All but a couple of the participants meandered through pages looking for the best-selling book without feeling they were progressing toward their goal. Some participants clicked 18 or 20 times before giving up. Of all the performance data in our 147-page report, this one piece of information, the number of clicks it took to find the Grisham book, moved the client to take action.

 

“The Three Cs”

This was back in 2002. Now, of course, we have more measures in our toolbox. Or, at least, we should. While the old standards are still useful, the digital spaces we try to improve have become much more complex and so too, have clients’ expectations for functionality and a return on their investment.

 

Whether you call this a Web 2.0 era or not, there is no disputing that most clients these days care more than they ever did before about the “Three Cs”: Customers, Competitors, and Conversion. Click streams have made room for bounce rates, search analytics, and so much more. If we play our cards right, we can reduce and synthesize the raw data and give our clients more meaningful information that foments action.

 

Emblematic Measures Have Teeth

Of all the data we report, there are certain measures that are more meaningful than others. I call the more meaningful data emblematic measures. In dictionary terms, emblematic is a “visible symbol of something abstract,” which is “truly representative.”

 

In our presentation to the library group, the rate for the Grisham task was emblematic. That is, the measure was representative of the library website’s greater inadequacies: its failure to fulfill the basics of its fundamental purpose and meet its customers’ needs. In turn, the measure was understandable to the client on a visceral level because it was firmly planted in their business objectives.

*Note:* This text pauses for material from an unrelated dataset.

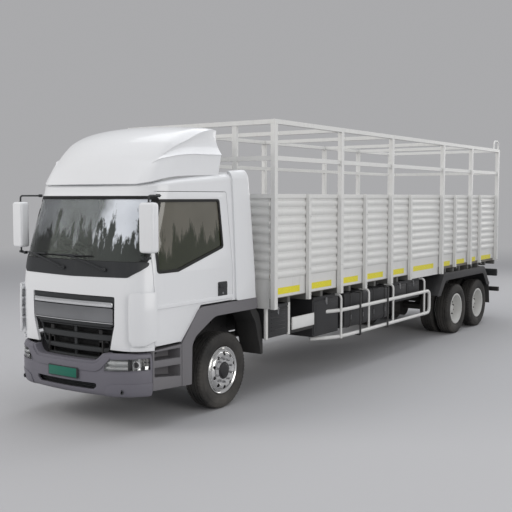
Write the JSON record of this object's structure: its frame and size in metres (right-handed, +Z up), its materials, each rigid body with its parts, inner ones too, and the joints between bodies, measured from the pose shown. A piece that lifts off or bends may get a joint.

“Emblematic measures ensure that the data are always in the service of the business,” writes Avinash Kaushik, author of Web Analytics: An Hour a Day. “I can’t tell you how many times I run into data simply existing for the sake of data with people collecting and analyzing data with the mindset that the sole reason for the business’s existence is so that it can produce data (for us to analyze!).”

However, not all of the measures we deliver to clients are emblematic, nor should they be. Emblematic measures need to epitomize the entire study’s findings eloquently and elegantly. In layman’s terms, emblematic measures are a lot like the best line from a classic movie: It’s not the only line, but it’s the one that is remarkable, memorable, and eminently quotable.

Emblematic measures are far from prescriptive, static, or context-free, too. With every bit of user experience research we conduct and on each and every site, the measures will surely vary, given the context of testing, the sample, the tasks assigned, the business objectives for the site, the functionality being studied, and so on.

Therein lies one challenge of our daily work.

 

The Site Abandonment Measure

Fast forward from 2002 to Summer 2006. During a usability test of a philanthropic extranet for a large foundation, we measured the occurrence of something we had seen happening a million times. We used to think it was just too obvious to formalize and report to clients.

 

But this time, we found our emblematic measure.

We call this measure a Site Abandonment Measure (SAM). We define a SAM as the percentage (or number) of participants who give up on a specific task (or set of tasks), leave a site altogether, and turn to another source—any source—to get a task done. Put simply, it’s the “I quit—I’ve had it with your site” rate.

When we asked our 15 participants to make a recommendation for a grant in support of a local Special Olympics team, 53 percent of the sample abandoned the task all together. Participants told us they would complete the task elsewhere (usually by using a phone to call the Special Olympics or the foundation directly).

We also found the SAM was significant for informational tasks. When we asked participants to get the latest tax return for the Special Olympics group, 40 percent of the sample left the site all together and went directly to the Special Olympics site for the information.

Overall, the SAM for the foundation’s site was 38.6 percent for the ten key tasks on the extranet. This showing was pretty dismal, especially given the context of our research. We were, after all, testing an extranet with the sole purpose of letting users manage their philanthropic funds—not an e-commerce site and click-through rates on ads. (There are no formal usability standards for unacceptable SAMs rates, as far as we know.)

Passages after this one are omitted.